● Data provided:
--- begin ---

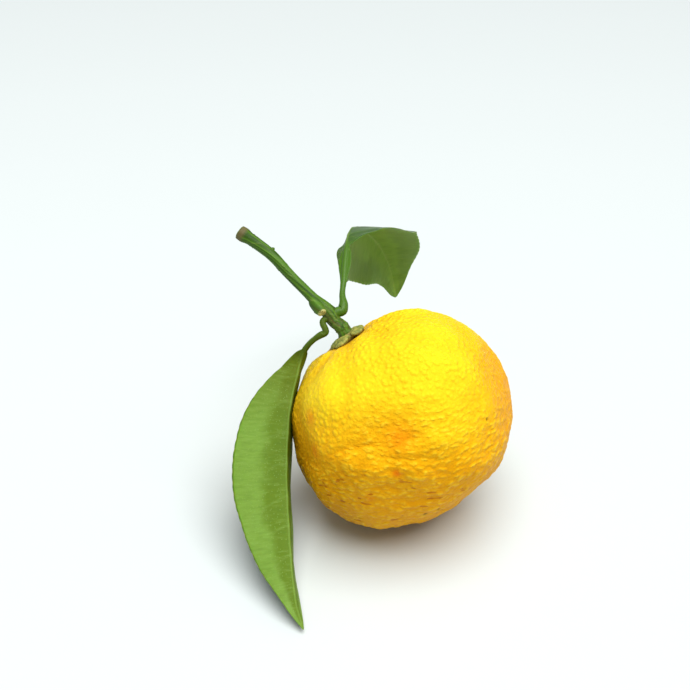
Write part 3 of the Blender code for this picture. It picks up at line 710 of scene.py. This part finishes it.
def make_leaf(name, form, finish, node):
    """A leaf grown out of the twig: a round stalk, then a folded blade with a rib and teeth."""
    line, _ = path_through(twig_points(), np.linspace(0.0, 1.0, ROOT_POINTS))
    foot = np.array(form["spine"][0])
    root = line[np.argmin(np.linalg.norm(line - foot, axis=1))]
    spine = (tuple(root),) + form["spine"]
    sunk = np.linalg.norm(root - foot)
    _, length = path_through(spine, (0.0, 1.0))
    run = np.linspace(0.0, length, round(length / LEAF_STEP))
    fractions = (run - sunk) / (length - sunk)
    places, _ = path_through(spine, run / length)
    ahead, _ = path_through(spine, np.clip(run / length + SPINE_NUDGE, 0.0, 1.0))
    behind, _ = path_through(spine, np.clip(run / length - SPINE_NUDGE, 0.0, 1.0))
    tangent = unit(ahead - behind)
    normal = profile(form["normal"], fractions)
    normal = unit(normal - tangent * np.sum(normal * tangent, axis=1, keepdims=True))
    across = np.cross(normal, tangent)

    blade_from = form["blade_from"]
    blade_length = (1.0 - blade_from) * (length - sunk)
    along_blade = np.clip((fractions - blade_from) / (1.0 - blade_from), 0.0, 1.0)[:, None]
    grown_in = np.clip(np.minimum(along_blade, 1.0 - along_blade) / TOOTHLESS_END, 0.0, 1.0)
    opens_from, opens_at = [blade_from + share for share in BLADE_OPENS]
    bladed = ease(opens_from, opens_at, fractions)[:, None]
    width = profile(form["half_width"], fractions)
    thickness = profile(form["half_thickness"], fractions)
    wave_height, wave_count = form["wave"]

    columns = np.linspace(-1.0, 1.0, LEAF_COLUMNS)[None]
    hand = np.sign(columns)
    fold = profile(form["fold"], fractions) - form["right_half_opens"] * bladed * (hand > 0)
    fold = np.radians(fold)
    spread = hand * np.abs(columns) ** COLUMN_SPREAD
    share = np.sin(columns * math.pi / 2) * (1 - bladed) + spread * bladed
    beside = share * width
    teeth = tooth(along_blade * blade_length)
    crowned = TOOTH_DEPTH * grown_in * teeth * np.abs(share) ** TEETH_POWER
    reach = beside + hand * crowned
    rounding = FOLD_ROUNDING * bladed + 0.01
    drop = np.sin(fold) * (np.sqrt(reach ** 2 + rounding ** 2) - rounding)
    phase = 2 * math.pi * wave_count * along_blade + WAVE_LAG * (hand > 0)
    lift = grown_in * share ** 2 * (wave_height * np.sin(phase) - form["curl"] * width)
    middle = (places[:, None] + across[:, None] * (reach * np.cos(fold))[:, :, None]
              + normal[:, None] * (lift - drop)[:, :, None])
    facing = unit(np.cross(np.gradient(middle, axis=0), np.gradient(middle, axis=1)))

    rod_wide = np.minimum(width, thickness * 1.1) * (1 - bladed)
    rod_wide = rod_wide + profile(RIB_HALF_WIDTHS, fractions) * bladed
    rod_high = thickness * (1 - RIB_LOWER * bladed)
    rod = rod_high * np.sqrt(np.clip(1 - (beside / rod_wide) ** 2, 0.0, 1.0))
    soft = rod_high * bell(beside, rod_wide * RIB_SOFTER)
    rod = rod * (1 - bladed) + soft * bladed
    edge = np.sqrt(np.clip(1 - np.abs(share) ** EDGE_POWER, 0.0, 1.0))
    sheet = np.minimum(SHEET_HALF_THICKNESS, width * 0.5) * edge
    raised = (rod ** 3 + sheet ** 3) ** (1 / 3)
    inner = rod * (1 - INNER_RIB_LOWER * bladed)
    sunken = (inner ** 3 + sheet ** 3) ** (1 / 3)
    outer = middle + facing * raised[:, :, None]
    inner = middle - facing * sunken[:, :, None]
    rings = np.concatenate((outer, inner[:, -2:0:-1]), axis=1)
    skin_places, faces = skin(rings)

    def round_ring(values):
        """A field of the sheet carried to the ring's points and the two end points."""
        values = np.broadcast_to(values, middle.shape[:2])
        ringed = np.concatenate((values, values[:, -2:0:-1]), axis=1)
        return np.concatenate((ringed.ravel(), [ringed[0].mean(), ringed[-1].mean()]))

    face = np.zeros(rings.shape[:2])
    face[:, :LEAF_COLUMNS] = 1.0
    face[:, (0, LEAF_COLUMNS - 1)] = 0.5
    face = np.concatenate((face.ravel(), (0.5, 0.5)))
    notch = -teeth * grown_in * ease(0.97, 1.0, np.abs(share))
    mesh = mesh_of(name, skin_places, faces, along=round_ring(along_blade * blade_length),
                   beside=round_ring(beside), outward=round_ring(np.abs(share)),
                   bladed=round_ring(bladed), face=face, notch=round_ring(notch))
    turn_outward(mesh)
    mesh = grown(mesh, leaf_veins(), {**VEIN_SIZES, "Material": finish})
    return finish_piece(mesh, name, node)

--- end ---

● Directions for this task:
Extract the data exactly as given.

● Response to the exercise:
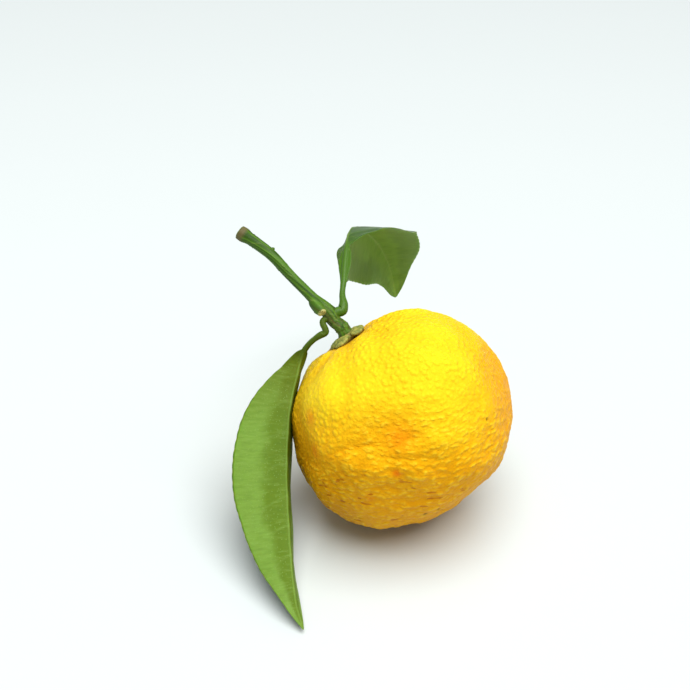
Write part 3 of the Blender code for this picture. It picks up at line 710 of scene.py. This part finishes it.
def make_leaf(name, form, finish, node):
    """A leaf grown out of the twig: a round stalk, then a folded blade with a rib and teeth."""
    line, _ = path_through(twig_points(), np.linspace(0.0, 1.0, ROOT_POINTS))
    foot = np.array(form["spine"][0])
    root = line[np.argmin(np.linalg.norm(line - foot, axis=1))]
    spine = (tuple(root),) + form["spine"]
    sunk = np.linalg.norm(root - foot)
    _, length = path_through(spine, (0.0, 1.0))
    run = np.linspace(0.0, length, round(length / LEAF_STEP))
    fractions = (run - sunk) / (length - sunk)
    places, _ = path_through(spine, run / length)
    ahead, _ = path_through(spine, np.clip(run / length + SPINE_NUDGE, 0.0, 1.0))
    behind, _ = path_through(spine, np.clip(run / length - SPINE_NUDGE, 0.0, 1.0))
    tangent = unit(ahead - behind)
    normal = profile(form["normal"], fractions)
    normal = unit(normal - tangent * np.sum(normal * tangent, axis=1, keepdims=True))
    across = np.cross(normal, tangent)

    blade_from = form["blade_from"]
    blade_length = (1.0 - blade_from) * (length - sunk)
    along_blade = np.clip((fractions - blade_from) / (1.0 - blade_from), 0.0, 1.0)[:, None]
    grown_in = np.clip(np.minimum(along_blade, 1.0 - along_blade) / TOOTHLESS_END, 0.0, 1.0)
    opens_from, opens_at = [blade_from + share for share in BLADE_OPENS]
    bladed = ease(opens_from, opens_at, fractions)[:, None]
    width = profile(form["half_width"], fractions)
    thickness = profile(form["half_thickness"], fractions)
    wave_height, wave_count = form["wave"]

    columns = np.linspace(-1.0, 1.0, LEAF_COLUMNS)[None]
    hand = np.sign(columns)
    fold = profile(form["fold"], fractions) - form["right_half_opens"] * bladed * (hand > 0)
    fold = np.radians(fold)
    spread = hand * np.abs(columns) ** COLUMN_SPREAD
    share = np.sin(columns * math.pi / 2) * (1 - bladed) + spread * bladed
    beside = share * width
    teeth = tooth(along_blade * blade_length)
    crowned = TOOTH_DEPTH * grown_in * teeth * np.abs(share) ** TEETH_POWER
    reach = beside + hand * crowned
    rounding = FOLD_ROUNDING * bladed + 0.01
    drop = np.sin(fold) * (np.sqrt(reach ** 2 + rounding ** 2) - rounding)
    phase = 2 * math.pi * wave_count * along_blade + WAVE_LAG * (hand > 0)
    lift = grown_in * share ** 2 * (wave_height * np.sin(phase) - form["curl"] * width)
    middle = (places[:, None] + across[:, None] * (reach * np.cos(fold))[:, :, None]
              + normal[:, None] * (lift - drop)[:, :, None])
    facing = unit(np.cross(np.gradient(middle, axis=0), np.gradient(middle, axis=1)))

    rod_wide = np.minimum(width, thickness * 1.1) * (1 - bladed)
    rod_wide = rod_wide + profile(RIB_HALF_WIDTHS, fractions) * bladed
    rod_high = thickness * (1 - RIB_LOWER * bladed)
    rod = rod_high * np.sqrt(np.clip(1 - (beside / rod_wide) ** 2, 0.0, 1.0))
    soft = rod_high * bell(beside, rod_wide * RIB_SOFTER)
    rod = rod * (1 - bladed) + soft * bladed
    edge = np.sqrt(np.clip(1 - np.abs(share) ** EDGE_POWER, 0.0, 1.0))
    sheet = np.minimum(SHEET_HALF_THICKNESS, width * 0.5) * edge
    raised = (rod ** 3 + sheet ** 3) ** (1 / 3)
    inner = rod * (1 - INNER_RIB_LOWER * bladed)
    sunken = (inner ** 3 + sheet ** 3) ** (1 / 3)
    outer = middle + facing * raised[:, :, None]
    inner = middle - facing * sunken[:, :, None]
    rings = np.concatenate((outer, inner[:, -2:0:-1]), axis=1)
    skin_places, faces = skin(rings)

    def round_ring(values):
        """A field of the sheet carried to the ring's points and the two end points."""
        values = np.broadcast_to(values, middle.shape[:2])
        ringed = np.concatenate((values, values[:, -2:0:-1]), axis=1)
        return np.concatenate((ringed.ravel(), [ringed[0].mean(), ringed[-1].mean()]))

    face = np.zeros(rings.shape[:2])
    face[:, :LEAF_COLUMNS] = 1.0
    face[:, (0, LEAF_COLUMNS - 1)] = 0.5
    face = np.concatenate((face.ravel(), (0.5, 0.5)))
    notch = -teeth * grown_in * ease(0.97, 1.0, np.abs(share))
    mesh = mesh_of(name, skin_places, faces, along=round_ring(along_blade * blade_length),
                   beside=round_ring(beside), outward=round_ring(np.abs(share)),
                   bladed=round_ring(bladed), face=face, notch=round_ring(notch))
    turn_outward(mesh)
    mesh = grown(mesh, leaf_veins(), {**VEIN_SIZES, "Material": finish})
    return finish_piece(mesh, name, node)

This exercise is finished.